3. Optimize patient engagement with predictive AI routing

As the first point of contact with patients, healthcare providers’ contact centers play a critical role in triage. Effectively managing the patient journey depends on connecting the patient with the right resource. Sometimes, a bot or self-service option is appropriate. Other times, a patient service representative or nurse is needed.

Your contact center team can learn to make good decisions about when to transfer a caller to a clinical resource. So can an artificial intelligence (AI)-powered bot. Natural language processing can help train a bot to evaluate the patient’s intent and route them to the best resource. It can also spot key words and phrases, such as “chest pain,” and seamlessly transfer the patient to a nurse.
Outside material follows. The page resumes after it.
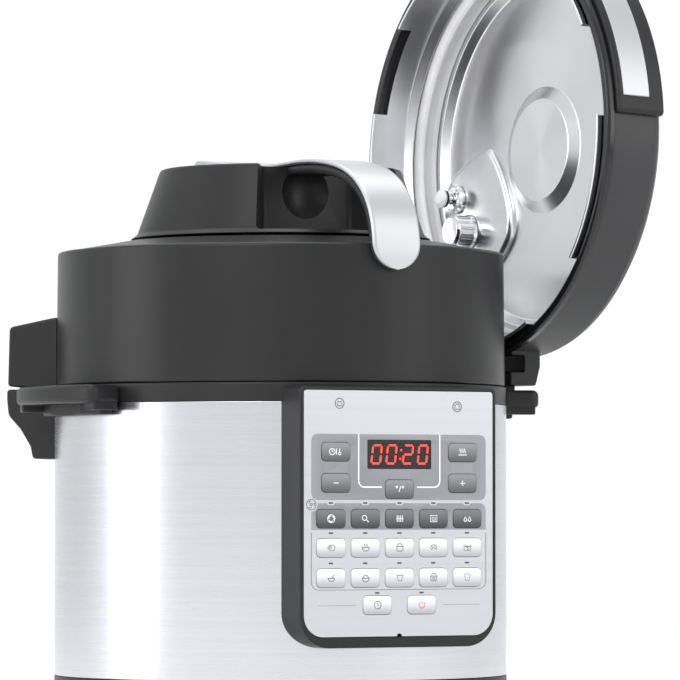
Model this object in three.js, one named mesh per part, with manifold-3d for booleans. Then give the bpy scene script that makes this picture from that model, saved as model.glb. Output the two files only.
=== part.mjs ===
// Electric pressure cooker with two lids: an air-fryer lid in place on the pot and a
// pressure lid standing on edge in the slot of the right-hand carry handle.
// Millimetres. +Z is up, the control panel faces -Y, the origin is the centre of the
// flat underside of the base pan. The rubber feet reach FOOT_H below the origin.
import * as THREE from "three";
import { mergeVertices } from "three/addons/utils/BufferGeometryUtils.js";
import Module from "manifold-3d";

const wasm = await Module();
wasm.setup();

// ---- driving sizes ----
const GAP = 0.3; // clearance left between pieces that touch in the real thing
const BODY_R = 145; // outside radius of the steel housing
const HOUSING_T = 1.0;
const HOUSING_Z0 = 23;
const HOUSING_H = 172;
const HOUSING_Z1 = HOUSING_Z0 + HOUSING_H;
const TOP_COLLAR_H = 12;
const SEAM_Z = HOUSING_Z1 + TOP_COLLAR_H; // joint between the cooker and whichever lid is on it
const PAN_T = 3.5;
const FOOT_H = 5;
const FOOT_R = 11;
const FOOT_PITCH_R = BODY_R - 33;
const POT_R = 110; // inside radius of the cooking pot
const POT_T = 1.2;
const POT_Z0 = 56;
const POT_RIM_R = POT_R + 7;
const POT_RIM_Z = SEAM_Z - 6;
const LINER_R = POT_RIM_R + 2.5; // inside radius of the metal well the pot stands in
const LINER_T = 1.2;
const LINER_Z0 = POT_Z0 - 20;
const PLATE_R = POT_R - 14; // heating plate
const PLATE_T = 12;
const SENSOR_R = 14;
const SENSOR_TRAVEL = 2;
const HANDLE_REACH = 27; // how far the carry handles stand out from the housing
const HANDLE_R = BODY_R + HANDLE_REACH;
const HANDLE_HALF_ANGLE = 18.3;
const HANDLE_T = 11.5;
const HANDLE_Z1 = SEAM_Z - 1;
const HANDLE_Z0 = HANDLE_Z1 - HANDLE_T;
const HANDLE_BRACKET_Z = HANDLE_Z0 - 7;
const PANEL_PROUD = 6; // how far the control panel stands out from the housing
const PANEL_Y = -(BODY_R + PANEL_PROUD); // front face of the control panel frame
const PANEL_Z0 = HOUSING_Z0 + 20.5;
const PANEL_Z1 = SEAM_Z - 3;
const PANEL_H = PANEL_Z1 - PANEL_Z0;
const PANEL_CORNER_R = 21;
const FRAME_W = 2.2; // visible edge of the frame around the fascia
const FASCIA_T = 3;
const FASCIA_Z0 = PANEL_Z0 + 6.5;
const FASCIA_CORNER_R = 14;
const KEY_W = 20;
const KEY_GAP_X = 4.3;
const KEY_H = 11.4;
const KEY_R = 2.6;
const KEY_PROUD = 0.6;
const KEY_PITCH_X = KEY_W + KEY_GAP_X;
const PANEL_MARGIN = 11.4; // outermost key to the edge of the panel frame
const PANEL_HALF_W = 2 * KEY_PITCH_X + KEY_W / 2 + PANEL_MARGIN;
const DISPLAY_W = 45;
const DISPLAY_H = 17.4;
const DISPLAY_Z = PANEL_Z1 - 0.2592 * PANEL_H;
const DRUM_Z0 = SEAM_Z + GAP;
const DRUM_H = 86;
const DRUM_TOP_Z = SEAM_Z + DRUM_H;
const DRUM_R = BODY_R - 1;
const TOWER_H = 45;
const TOWER_Z0 = DRUM_TOP_Z + 8.5;
const TOWER_Z1 = TOWER_Z0 + TOWER_H;
const TOWER_R0 = 92;
const TOWER_R1 = 77.5;
const CHANNEL_Y = -32.5; // flat back wall of the finger space cut into the tower
const CHANNEL_HALF_W = 31.6;
const CHANNEL_FLARE = 0.66; // how far each side of the finger space opens per unit of depth
const DIMPLE_R = 22; // ball that leaves the fingertip hollow in the back wall
const DIMPLE_Z = TOWER_Z1 - 15.7;
const CHANNEL_Z = TOWER_Z0 + 2.5;
const STRAP_T = 3.6;
const STRAP_HALF_W = 17;
const STRAP_Z0 = DRUM_TOP_Z - 16.5; // lowest point of the strap's round front end
const LINER_STRIP_T = 6; // back of the strap to the back of the dark strip under it
const CHAMBER_R = 116; // inside radius of the air-fryer chamber
const CHAMBER_TOP_Z = DRUM_TOP_Z - 7;
const FAN_R = 70;
const FAN_Z = CHAMBER_TOP_Z - 14;
const COIL_Z = CHAMBER_TOP_Z - 38;
const GUARD_Z = CHAMBER_TOP_Z - 62;
const DOCK_ANGLE = 142; // direction of the lid connector from +X, towards the rear left
const DOCK_W = 46;
const DOCK_R = BODY_R + 30;
const LID_R = 139.3; // side wall of the pressure lid
const LID_LIP_R = LID_R + 2.2;
const LID_DEPTH = 38; // from the lip to the back edge of the side wall
const LID_CROWN = LID_DEPTH + 25;
const FLANGE_R = LID_R - 4.8; // locking flange of the steel inner lid
const FLANGE_DROP = 4; // how far the flange stands out in front of the lip
const FLANGE_T = 2;
const NOTCH_AT = [44, 116, 184, 252, 320]; // directions of the gaps between the locking lugs
const NOTCH_SPAN = 27;
const NOTCH_Z = 6; // how far behind the lip the gaps reach
const INNER_DEPTH = LID_DEPTH + 10; // depth of the steel disc behind the lip
const RING_R1 = FLANGE_R - 4;
const RING_R0 = RING_R1 - 10;
const RING_Z0 = INNER_DEPTH - 19;
const RING_Z1 = INNER_DEPTH - 5.6;
const FIN_T = 8;
const FIN_HALF_W = 20;
const FIN_SLACK = 1.4; // play of the fin in its slot, all round
const FIN_X = BODY_R + 15; // middle of the fin and of its slot
const FIN_Z0 = HANDLE_Z0 + 2.5;
const FLOAT_TRAVEL = 4; // rise of the float pin under pressure
const COLLAR_H = 5; // collar that guides the float pin
const PARK_X = BODY_R + 8.5; // where the parked lid's lip centre stands
const PARK_TURN = 2.5; // the loose fit lets the parked lid turn about the vertical
const PARK_Z = FIN_Z0 + LID_R + 32.7;
const PARK_LEAN = 2;
const SEG = 48;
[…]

If no nurses are available, the patient’s information can be added to a managed queue for a callback.

Through machine learning, an AI solution routes patients based on a wide variety of factors, including medical history, the efficiency of each patient service representative in handling a specific issue or even your staff’s relevant disease-specific knowledge.

Guiding the patient journey in a personalized and empathetic way — even without involving personnel — increases the chances the patient’s issue will be resolved within a single contact.

4. Personalize the patient experience with EHR integration

Personalizing the patient experience is about more than patient satisfaction. It also drives both the care plan and the patient’s adherence to it. That requires context — having access to the right information at the right time. When it comes to clinical details, that context comes from the EHR. And that means it’s critical to integrate the EHR with your contact center solution.

EHR integration enables more patient-centered communication. For example, by simply verifying the patient’s identity, an IVR system can pull up the patient’s vital information before the patient service representative takes the call. This makes the interaction more personalized and efficient. EHR integrations can also make digital engagements more meaningful and effective. As a result, patients are even more likely to rely on digital channels — and that further reduces the burden on contact center staff.

Imagine how different Ted’s interaction could have been using these strategies. This time, Ted automatically receives a notification of his doctor’s referral, along with updates as the care team works on getting authorization for the appointment with the specialist and the necessary diagnostic procedure. When Ted calls to schedule, the patient service representative has everything needed to make the process fast and easy.

Ted also receives reminders and directions to the facility for his appointments. He has some questions, though, so he logs onto the patient portal and starts a chat. When he asks if he should still have the test done, even though he’s running a fever, the chatbot transfers Ted to a nurse. That nurse has Ted’s medical history handy and advises him to go ahead with the test. Ted keeps his appointments and gets a quick diagnosis and care plan, which leads to a much better outcome.

Where to begin

To transform your patient experience with these strategies, you’ll need a clear roadmap. Start by mapping your current patient access experience and compare it with a map of your ideal experience to find your gaps. It can be helpful to consult with a customer experience professional to guide you in this process.

  • Identify areas of the workflow where your team spends time doing things that could be automated.
  • Note any unmanaged time lapses that create delays in getting answers and information to patients.
  • Analyze your key metrics and pinpoint parts of the workflow you could change to improve performance on those metrics.

As you fill out the details in your roadmap, flag the items you can accomplish in the short term that will provide patients with the fast, convenient communication options they increasingly expect. That’s your starting point.

The COVID-19 crisis revealed some inefficiencies in providers’ communication infrastructure we can’t afford to ignore. Addressing those issues now will make certain that when the next crisis hits, you’ll be ready for it.